SUPPLIED MATERIAL:
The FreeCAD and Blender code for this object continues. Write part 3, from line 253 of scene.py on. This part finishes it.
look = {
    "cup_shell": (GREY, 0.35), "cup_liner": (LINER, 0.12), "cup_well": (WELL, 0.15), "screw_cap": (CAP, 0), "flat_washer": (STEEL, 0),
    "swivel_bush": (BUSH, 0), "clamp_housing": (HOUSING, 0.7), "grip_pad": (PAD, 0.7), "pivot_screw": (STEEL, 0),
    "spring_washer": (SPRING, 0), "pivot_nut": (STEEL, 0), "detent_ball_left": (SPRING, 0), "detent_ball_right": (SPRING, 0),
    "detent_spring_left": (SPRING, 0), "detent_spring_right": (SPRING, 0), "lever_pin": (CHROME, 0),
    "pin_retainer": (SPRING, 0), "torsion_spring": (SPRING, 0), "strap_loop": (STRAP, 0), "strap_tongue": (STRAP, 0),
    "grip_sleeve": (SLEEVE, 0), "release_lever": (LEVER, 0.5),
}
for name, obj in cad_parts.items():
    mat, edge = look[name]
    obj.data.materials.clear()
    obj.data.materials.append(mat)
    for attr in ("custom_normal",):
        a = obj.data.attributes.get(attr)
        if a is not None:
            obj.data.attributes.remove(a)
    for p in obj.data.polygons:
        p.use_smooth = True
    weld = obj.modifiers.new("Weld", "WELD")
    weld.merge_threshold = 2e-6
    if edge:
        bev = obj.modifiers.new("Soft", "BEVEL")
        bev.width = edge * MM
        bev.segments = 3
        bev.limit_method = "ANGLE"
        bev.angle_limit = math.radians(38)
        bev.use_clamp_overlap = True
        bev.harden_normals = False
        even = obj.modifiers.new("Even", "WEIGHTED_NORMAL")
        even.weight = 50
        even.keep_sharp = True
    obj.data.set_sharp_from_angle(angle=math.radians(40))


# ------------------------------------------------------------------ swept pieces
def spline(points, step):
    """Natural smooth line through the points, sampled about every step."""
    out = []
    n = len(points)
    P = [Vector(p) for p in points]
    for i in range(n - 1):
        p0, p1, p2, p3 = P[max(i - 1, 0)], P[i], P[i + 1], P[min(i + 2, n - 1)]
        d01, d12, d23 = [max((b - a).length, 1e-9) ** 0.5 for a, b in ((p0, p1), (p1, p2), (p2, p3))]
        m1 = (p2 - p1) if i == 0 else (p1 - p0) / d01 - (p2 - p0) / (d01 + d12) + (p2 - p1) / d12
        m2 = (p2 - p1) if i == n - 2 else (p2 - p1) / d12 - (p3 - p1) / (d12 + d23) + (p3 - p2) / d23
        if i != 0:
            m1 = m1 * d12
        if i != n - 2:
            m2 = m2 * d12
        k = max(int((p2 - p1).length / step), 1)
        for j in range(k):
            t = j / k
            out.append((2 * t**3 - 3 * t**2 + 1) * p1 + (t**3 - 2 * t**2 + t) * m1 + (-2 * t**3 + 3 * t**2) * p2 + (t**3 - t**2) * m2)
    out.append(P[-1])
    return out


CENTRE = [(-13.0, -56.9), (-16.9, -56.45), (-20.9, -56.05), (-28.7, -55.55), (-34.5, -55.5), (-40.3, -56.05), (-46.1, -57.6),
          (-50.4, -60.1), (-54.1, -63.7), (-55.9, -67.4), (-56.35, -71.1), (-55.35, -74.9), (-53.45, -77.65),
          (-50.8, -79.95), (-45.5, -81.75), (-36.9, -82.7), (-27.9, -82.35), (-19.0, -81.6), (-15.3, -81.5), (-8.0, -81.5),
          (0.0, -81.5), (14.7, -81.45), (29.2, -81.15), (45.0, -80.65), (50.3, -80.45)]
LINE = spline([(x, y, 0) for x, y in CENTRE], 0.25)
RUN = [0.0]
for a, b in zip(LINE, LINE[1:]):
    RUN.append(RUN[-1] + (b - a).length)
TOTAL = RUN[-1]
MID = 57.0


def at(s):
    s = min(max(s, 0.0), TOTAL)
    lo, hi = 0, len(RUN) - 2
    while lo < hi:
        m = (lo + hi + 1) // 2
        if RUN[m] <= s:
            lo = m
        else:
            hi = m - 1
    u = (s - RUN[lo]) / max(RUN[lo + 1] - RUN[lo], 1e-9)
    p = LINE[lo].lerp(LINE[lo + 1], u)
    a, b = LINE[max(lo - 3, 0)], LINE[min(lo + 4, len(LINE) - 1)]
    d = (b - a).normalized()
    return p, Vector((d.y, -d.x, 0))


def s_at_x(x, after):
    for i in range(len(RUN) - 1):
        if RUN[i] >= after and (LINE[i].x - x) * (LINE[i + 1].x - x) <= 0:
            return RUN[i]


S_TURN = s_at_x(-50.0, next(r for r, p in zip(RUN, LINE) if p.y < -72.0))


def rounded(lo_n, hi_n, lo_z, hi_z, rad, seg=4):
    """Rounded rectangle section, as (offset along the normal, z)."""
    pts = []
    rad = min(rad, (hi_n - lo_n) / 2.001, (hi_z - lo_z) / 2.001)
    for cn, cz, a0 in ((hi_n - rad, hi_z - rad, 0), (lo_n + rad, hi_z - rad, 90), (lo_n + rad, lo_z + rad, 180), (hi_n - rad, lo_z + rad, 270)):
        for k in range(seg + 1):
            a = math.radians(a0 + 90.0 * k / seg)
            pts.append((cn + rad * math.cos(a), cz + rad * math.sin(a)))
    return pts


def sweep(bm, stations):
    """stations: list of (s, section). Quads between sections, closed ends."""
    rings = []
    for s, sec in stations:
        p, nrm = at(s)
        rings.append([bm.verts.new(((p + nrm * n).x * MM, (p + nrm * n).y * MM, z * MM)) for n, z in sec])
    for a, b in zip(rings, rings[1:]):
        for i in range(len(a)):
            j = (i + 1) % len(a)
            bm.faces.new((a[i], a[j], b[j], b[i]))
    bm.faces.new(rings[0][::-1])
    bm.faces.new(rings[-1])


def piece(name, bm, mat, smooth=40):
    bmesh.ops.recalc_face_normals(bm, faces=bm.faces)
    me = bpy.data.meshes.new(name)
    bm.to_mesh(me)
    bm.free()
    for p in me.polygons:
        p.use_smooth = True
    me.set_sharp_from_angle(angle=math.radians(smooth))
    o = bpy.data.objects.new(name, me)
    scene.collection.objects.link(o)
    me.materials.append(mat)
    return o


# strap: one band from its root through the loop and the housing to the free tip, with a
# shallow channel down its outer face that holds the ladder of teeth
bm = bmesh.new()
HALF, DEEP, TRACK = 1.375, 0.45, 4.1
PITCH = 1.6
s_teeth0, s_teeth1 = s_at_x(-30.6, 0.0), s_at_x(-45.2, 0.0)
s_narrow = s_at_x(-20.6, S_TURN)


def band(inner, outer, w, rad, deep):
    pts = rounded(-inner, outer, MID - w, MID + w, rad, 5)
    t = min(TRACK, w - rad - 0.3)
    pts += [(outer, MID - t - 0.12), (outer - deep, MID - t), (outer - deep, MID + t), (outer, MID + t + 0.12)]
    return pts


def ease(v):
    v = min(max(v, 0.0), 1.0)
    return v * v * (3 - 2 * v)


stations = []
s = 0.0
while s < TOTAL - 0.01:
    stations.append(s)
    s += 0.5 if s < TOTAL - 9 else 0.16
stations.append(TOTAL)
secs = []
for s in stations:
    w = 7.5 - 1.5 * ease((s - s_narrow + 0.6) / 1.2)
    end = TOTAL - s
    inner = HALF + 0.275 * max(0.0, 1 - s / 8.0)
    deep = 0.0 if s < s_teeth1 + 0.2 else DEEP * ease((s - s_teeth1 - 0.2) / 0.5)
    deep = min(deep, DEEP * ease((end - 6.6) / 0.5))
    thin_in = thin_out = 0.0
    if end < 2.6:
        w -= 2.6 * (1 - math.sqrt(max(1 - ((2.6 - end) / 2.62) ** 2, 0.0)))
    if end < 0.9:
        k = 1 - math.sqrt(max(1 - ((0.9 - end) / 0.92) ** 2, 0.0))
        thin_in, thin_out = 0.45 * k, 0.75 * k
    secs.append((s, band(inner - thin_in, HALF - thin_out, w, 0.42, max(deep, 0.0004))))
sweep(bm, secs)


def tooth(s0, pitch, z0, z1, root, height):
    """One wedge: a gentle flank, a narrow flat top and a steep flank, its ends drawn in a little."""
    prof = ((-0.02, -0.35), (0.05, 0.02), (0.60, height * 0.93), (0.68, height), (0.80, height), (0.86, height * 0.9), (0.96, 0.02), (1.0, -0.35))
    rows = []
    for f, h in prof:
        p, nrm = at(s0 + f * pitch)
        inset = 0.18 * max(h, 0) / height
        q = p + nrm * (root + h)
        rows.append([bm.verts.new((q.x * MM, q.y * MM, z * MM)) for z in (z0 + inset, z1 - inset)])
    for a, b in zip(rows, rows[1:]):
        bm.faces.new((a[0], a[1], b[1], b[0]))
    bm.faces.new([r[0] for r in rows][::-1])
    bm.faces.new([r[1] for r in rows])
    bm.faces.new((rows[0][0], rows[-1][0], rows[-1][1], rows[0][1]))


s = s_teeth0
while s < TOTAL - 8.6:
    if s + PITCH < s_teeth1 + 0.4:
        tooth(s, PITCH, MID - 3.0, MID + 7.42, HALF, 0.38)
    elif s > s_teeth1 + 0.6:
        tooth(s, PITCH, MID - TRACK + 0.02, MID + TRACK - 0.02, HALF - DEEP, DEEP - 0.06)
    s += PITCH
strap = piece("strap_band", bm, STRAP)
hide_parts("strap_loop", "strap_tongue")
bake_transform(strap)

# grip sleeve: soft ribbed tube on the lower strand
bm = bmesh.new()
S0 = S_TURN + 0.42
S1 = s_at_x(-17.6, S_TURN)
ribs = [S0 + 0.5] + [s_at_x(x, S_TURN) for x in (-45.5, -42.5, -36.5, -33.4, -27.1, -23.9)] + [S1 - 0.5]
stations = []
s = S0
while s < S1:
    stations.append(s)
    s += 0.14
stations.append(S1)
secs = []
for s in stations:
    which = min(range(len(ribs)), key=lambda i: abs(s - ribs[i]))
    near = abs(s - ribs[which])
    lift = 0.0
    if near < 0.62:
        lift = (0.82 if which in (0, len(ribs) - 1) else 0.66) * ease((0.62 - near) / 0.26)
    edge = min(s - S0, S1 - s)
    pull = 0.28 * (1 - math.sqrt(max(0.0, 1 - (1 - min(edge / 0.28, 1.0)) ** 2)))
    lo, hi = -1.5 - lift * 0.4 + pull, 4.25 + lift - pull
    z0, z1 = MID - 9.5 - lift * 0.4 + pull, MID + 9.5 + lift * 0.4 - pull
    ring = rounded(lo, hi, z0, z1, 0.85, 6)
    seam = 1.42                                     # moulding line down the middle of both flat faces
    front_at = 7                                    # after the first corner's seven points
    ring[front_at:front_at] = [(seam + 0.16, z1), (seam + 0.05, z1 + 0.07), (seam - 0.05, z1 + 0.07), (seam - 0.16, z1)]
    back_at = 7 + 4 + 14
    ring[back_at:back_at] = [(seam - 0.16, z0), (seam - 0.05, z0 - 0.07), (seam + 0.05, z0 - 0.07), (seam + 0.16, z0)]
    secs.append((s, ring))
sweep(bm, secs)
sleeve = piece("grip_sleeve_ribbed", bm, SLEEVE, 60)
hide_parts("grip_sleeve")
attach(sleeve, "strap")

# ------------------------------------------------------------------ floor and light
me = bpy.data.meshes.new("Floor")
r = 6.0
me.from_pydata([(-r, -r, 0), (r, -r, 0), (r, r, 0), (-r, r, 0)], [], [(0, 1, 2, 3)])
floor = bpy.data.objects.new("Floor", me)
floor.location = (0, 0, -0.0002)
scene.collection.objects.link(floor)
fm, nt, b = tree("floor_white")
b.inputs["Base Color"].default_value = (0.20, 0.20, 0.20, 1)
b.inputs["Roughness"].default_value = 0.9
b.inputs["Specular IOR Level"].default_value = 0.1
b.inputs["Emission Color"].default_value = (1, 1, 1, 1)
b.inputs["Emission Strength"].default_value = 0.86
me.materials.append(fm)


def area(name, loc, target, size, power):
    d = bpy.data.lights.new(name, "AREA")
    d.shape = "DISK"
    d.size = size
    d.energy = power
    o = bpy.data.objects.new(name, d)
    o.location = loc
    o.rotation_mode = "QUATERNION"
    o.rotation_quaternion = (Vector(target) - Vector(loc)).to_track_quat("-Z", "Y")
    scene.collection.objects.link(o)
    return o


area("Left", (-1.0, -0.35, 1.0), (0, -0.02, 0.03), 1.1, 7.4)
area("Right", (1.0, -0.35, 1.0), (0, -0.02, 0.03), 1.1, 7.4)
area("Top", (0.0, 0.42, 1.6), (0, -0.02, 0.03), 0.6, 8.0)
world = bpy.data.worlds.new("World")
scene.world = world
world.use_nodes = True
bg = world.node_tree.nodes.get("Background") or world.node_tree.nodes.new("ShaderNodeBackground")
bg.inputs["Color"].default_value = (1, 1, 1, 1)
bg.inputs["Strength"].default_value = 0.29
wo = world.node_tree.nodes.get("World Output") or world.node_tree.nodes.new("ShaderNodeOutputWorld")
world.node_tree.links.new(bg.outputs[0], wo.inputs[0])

WHAT IS REQUIRED: From the opening line of the data above through the line that contains "obj.data.set_sharp_from_angle(angle=math.radians(40))", please print each line as it stands and only those lines.

COMPLETE OUTPUT:
The FreeCAD and Blender code for this object continues. Write part 3, from line 253 of scene.py on. This part finishes it.
look = {
    "cup_shell": (GREY, 0.35), "cup_liner": (LINER, 0.12), "cup_well": (WELL, 0.15), "screw_cap": (CAP, 0), "flat_washer": (STEEL, 0),
    "swivel_bush": (BUSH, 0), "clamp_housing": (HOUSING, 0.7), "grip_pad": (PAD, 0.7), "pivot_screw": (STEEL, 0),
    "spring_washer": (SPRING, 0), "pivot_nut": (STEEL, 0), "detent_ball_left": (SPRING, 0), "detent_ball_right": (SPRING, 0),
    "detent_spring_left": (SPRING, 0), "detent_spring_right": (SPRING, 0), "lever_pin": (CHROME, 0),
    "pin_retainer": (SPRING, 0), "torsion_spring": (SPRING, 0), "strap_loop": (STRAP, 0), "strap_tongue": (STRAP, 0),
    "grip_sleeve": (SLEEVE, 0), "release_lever": (LEVER, 0.5),
}
for name, obj in cad_parts.items():
    mat, edge = look[name]
    obj.data.materials.clear()
    obj.data.materials.append(mat)
    for attr in ("custom_normal",):
        a = obj.data.attributes.get(attr)
        if a is not None:
            obj.data.attributes.remove(a)
    for p in obj.data.polygons:
        p.use_smooth = True
    weld = obj.modifiers.new("Weld", "WELD")
    weld.merge_threshold = 2e-6
    if edge:
        bev = obj.modifiers.new("Soft", "BEVEL")
        bev.width = edge * MM
        bev.segments = 3
        bev.limit_method = "ANGLE"
        bev.angle_limit = math.radians(38)
        bev.use_clamp_overlap = True
        bev.harden_normals = False
        even = obj.modifiers.new("Even", "WEIGHTED_NORMAL")
        even.weight = 50
        even.keep_sharp = True
    obj.data.set_sharp_from_angle(angle=math.radians(40))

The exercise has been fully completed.